* Written task: Give back only the lines in the records below from the one with "Write the FreeCAD" to the one with "import FreeCAD, Part", both inclusive, word for word.

○ ○ ○ ○ ○ ○ ○

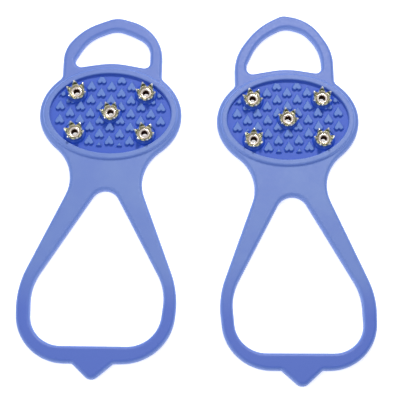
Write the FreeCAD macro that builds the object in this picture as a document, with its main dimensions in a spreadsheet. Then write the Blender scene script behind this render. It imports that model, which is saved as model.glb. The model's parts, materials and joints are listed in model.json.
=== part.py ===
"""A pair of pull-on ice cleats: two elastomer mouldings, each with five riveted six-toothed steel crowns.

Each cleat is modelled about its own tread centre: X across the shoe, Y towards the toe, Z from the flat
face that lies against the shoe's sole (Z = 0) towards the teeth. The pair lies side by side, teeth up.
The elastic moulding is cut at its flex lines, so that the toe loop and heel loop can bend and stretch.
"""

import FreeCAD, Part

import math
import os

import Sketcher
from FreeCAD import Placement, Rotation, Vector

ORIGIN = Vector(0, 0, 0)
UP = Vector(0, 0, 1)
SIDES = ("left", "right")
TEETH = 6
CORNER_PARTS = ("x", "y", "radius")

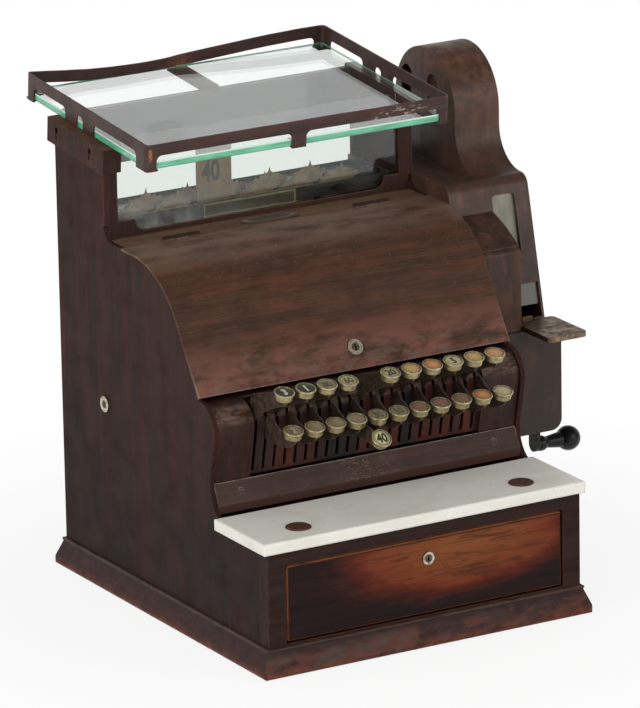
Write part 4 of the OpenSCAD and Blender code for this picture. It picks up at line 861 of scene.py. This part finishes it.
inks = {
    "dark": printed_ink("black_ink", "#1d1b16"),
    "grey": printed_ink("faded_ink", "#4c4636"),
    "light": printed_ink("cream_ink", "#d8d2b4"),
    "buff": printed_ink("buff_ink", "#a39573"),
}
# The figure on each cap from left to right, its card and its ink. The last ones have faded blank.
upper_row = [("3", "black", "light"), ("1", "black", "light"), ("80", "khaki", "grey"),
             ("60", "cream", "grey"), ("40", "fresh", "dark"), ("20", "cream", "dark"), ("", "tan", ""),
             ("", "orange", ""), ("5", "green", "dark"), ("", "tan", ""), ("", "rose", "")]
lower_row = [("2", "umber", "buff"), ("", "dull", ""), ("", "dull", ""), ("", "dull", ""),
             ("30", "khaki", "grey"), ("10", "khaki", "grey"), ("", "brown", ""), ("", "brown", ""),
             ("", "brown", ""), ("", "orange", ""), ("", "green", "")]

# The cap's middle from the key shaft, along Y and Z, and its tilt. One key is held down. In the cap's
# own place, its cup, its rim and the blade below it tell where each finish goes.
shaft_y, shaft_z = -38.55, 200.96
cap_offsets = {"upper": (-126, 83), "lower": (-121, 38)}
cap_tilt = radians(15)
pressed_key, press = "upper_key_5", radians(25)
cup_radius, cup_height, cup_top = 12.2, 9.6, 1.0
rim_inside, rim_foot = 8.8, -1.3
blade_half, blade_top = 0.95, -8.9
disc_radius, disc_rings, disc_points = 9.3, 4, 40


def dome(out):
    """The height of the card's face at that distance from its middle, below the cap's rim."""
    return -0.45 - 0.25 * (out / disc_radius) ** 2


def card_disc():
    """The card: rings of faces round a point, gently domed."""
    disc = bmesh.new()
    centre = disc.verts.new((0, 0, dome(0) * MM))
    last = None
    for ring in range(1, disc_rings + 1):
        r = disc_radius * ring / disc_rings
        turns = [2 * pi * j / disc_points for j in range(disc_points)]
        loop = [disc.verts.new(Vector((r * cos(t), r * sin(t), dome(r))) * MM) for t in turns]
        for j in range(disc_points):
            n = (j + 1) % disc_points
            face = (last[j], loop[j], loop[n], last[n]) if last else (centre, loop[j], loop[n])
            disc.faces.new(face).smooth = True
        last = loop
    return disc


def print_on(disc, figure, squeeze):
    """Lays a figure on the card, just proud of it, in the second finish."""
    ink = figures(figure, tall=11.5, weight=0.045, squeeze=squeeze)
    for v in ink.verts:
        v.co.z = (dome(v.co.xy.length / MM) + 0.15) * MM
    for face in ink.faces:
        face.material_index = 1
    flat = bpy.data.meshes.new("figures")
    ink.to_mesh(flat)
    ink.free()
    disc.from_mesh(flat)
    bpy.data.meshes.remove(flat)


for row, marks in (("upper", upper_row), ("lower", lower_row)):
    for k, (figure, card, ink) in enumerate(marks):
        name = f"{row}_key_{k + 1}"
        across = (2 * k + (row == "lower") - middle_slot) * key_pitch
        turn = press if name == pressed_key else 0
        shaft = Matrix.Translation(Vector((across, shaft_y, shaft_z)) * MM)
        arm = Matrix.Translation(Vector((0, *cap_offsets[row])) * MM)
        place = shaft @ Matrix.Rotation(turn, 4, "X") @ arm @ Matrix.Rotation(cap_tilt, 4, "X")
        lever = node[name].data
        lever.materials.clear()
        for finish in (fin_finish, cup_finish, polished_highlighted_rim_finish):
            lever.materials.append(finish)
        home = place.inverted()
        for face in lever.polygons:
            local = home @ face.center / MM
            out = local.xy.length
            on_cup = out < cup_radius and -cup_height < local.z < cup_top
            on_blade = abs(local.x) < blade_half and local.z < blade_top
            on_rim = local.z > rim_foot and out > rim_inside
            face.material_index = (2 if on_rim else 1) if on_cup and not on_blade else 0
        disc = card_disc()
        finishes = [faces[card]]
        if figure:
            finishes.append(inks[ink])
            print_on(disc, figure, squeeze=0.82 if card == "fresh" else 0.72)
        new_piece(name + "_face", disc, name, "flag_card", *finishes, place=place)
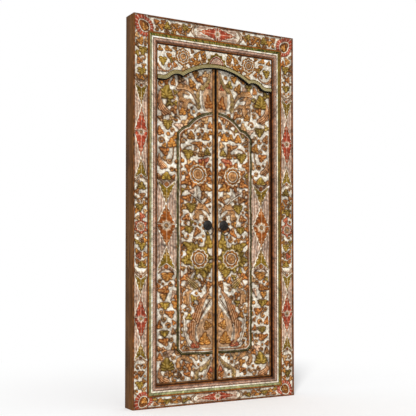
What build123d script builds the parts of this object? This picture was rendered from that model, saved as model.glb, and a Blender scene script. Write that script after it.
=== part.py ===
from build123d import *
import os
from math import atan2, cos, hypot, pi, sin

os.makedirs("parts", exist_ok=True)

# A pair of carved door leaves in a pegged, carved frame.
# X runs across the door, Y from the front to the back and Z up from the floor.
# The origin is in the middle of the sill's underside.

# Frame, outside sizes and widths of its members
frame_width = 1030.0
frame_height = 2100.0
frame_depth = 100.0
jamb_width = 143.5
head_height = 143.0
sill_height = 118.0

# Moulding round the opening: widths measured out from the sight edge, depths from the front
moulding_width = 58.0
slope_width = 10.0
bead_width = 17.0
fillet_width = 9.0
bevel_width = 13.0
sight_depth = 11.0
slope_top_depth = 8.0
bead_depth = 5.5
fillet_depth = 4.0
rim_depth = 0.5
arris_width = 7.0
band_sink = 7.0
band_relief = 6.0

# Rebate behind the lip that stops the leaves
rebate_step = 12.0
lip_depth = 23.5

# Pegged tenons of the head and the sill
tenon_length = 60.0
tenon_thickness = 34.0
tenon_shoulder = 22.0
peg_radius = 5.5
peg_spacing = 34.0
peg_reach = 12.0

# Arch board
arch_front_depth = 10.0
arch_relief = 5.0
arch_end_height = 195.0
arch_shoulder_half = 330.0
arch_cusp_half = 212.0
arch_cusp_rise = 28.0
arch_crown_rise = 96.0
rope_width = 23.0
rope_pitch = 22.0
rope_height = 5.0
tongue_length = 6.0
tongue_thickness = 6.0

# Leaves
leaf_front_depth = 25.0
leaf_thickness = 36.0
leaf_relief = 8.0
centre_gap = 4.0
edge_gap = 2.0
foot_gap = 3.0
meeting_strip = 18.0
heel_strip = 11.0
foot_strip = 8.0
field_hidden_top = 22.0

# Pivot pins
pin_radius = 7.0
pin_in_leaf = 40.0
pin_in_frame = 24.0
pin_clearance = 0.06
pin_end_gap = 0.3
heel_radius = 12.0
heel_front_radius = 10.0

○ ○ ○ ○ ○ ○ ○

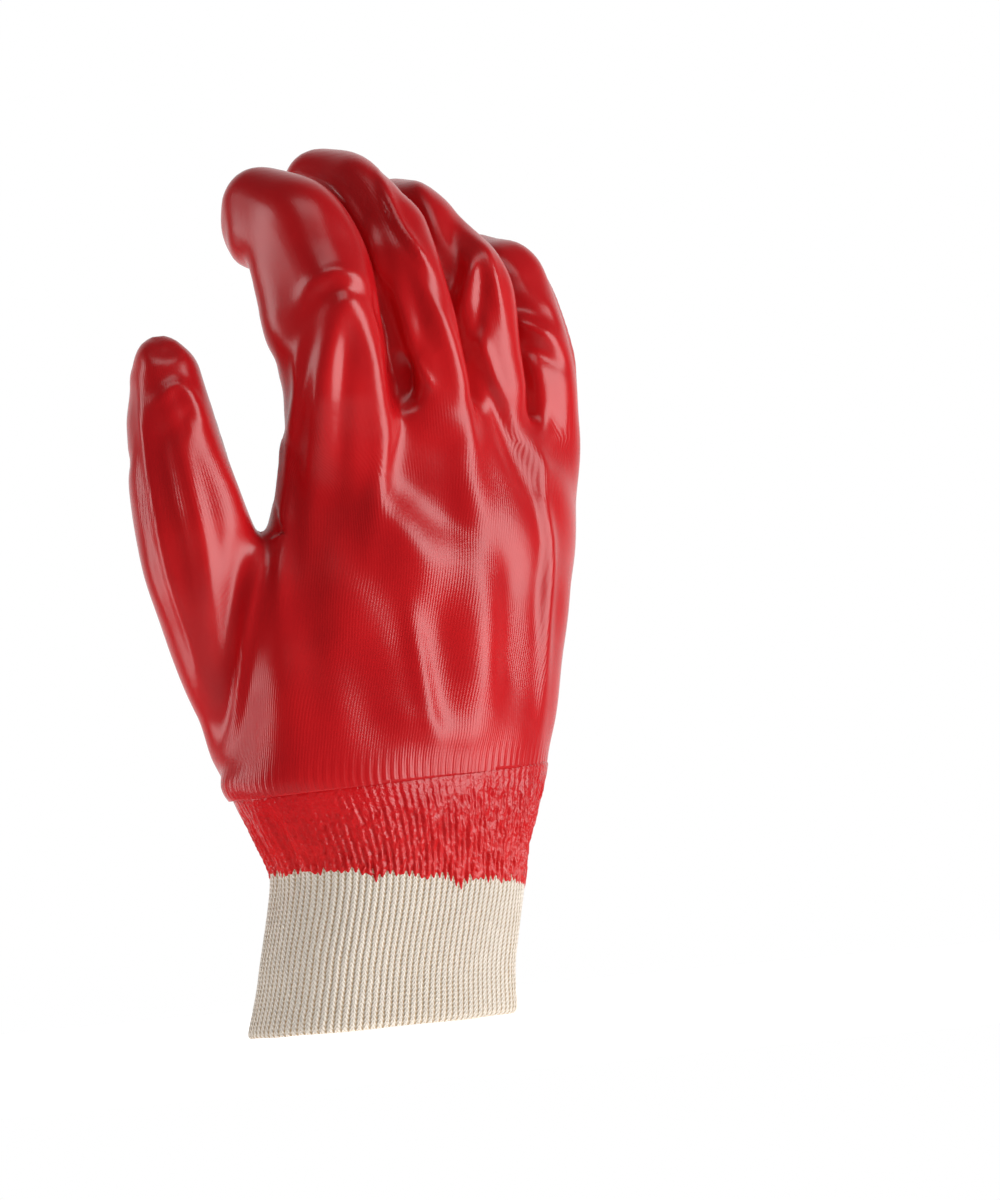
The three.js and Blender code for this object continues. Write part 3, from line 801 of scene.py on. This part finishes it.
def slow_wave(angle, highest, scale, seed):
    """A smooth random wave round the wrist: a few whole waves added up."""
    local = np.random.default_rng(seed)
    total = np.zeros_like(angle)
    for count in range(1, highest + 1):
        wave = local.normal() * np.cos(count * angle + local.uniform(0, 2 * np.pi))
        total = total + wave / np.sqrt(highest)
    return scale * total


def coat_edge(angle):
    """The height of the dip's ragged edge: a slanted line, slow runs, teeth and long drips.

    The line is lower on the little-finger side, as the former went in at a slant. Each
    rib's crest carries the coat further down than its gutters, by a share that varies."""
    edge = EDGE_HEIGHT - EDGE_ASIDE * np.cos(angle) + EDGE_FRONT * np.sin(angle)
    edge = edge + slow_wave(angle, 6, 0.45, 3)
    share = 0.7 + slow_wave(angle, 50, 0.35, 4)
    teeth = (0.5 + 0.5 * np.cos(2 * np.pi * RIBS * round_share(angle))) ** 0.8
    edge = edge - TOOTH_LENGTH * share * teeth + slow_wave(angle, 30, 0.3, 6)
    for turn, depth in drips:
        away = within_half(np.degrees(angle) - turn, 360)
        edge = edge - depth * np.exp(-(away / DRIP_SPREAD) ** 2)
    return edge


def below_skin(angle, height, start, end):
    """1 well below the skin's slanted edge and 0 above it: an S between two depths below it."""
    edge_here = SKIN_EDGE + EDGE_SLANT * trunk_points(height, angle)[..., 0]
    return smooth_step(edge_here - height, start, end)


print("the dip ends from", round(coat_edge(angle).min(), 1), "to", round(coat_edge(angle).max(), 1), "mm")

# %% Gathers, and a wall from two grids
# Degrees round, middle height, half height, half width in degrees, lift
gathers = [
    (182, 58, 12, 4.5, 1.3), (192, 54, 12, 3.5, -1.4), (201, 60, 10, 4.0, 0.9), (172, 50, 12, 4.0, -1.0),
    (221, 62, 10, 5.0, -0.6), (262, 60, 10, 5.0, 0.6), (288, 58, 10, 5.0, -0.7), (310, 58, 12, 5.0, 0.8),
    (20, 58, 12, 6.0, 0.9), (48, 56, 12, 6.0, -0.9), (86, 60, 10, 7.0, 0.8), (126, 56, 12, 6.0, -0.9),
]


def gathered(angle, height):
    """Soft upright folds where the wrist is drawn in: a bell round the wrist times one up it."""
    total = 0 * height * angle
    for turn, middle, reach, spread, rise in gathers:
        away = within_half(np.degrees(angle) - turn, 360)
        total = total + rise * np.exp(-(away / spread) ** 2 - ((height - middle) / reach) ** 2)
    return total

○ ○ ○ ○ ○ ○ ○

* Exercise output:
Write the FreeCAD macro that builds the object in this picture as a document, with its main dimensions in a spreadsheet. Then write the Blender scene script behind this render. It imports that model, which is saved as model.glb. The model's parts, materials and joints are listed in model.json.
=== part.py ===
"""A pair of pull-on ice cleats: two elastomer mouldings, each with five riveted six-toothed steel crowns.

Each cleat is modelled about its own tread centre: X across the shoe, Y towards the toe, Z from the flat
face that lies against the shoe's sole (Z = 0) towards the teeth. The pair lies side by side, teeth up.
The elastic moulding is cut at its flex lines, so that the toe loop and heel loop can bend and stretch.
"""

import FreeCAD, Part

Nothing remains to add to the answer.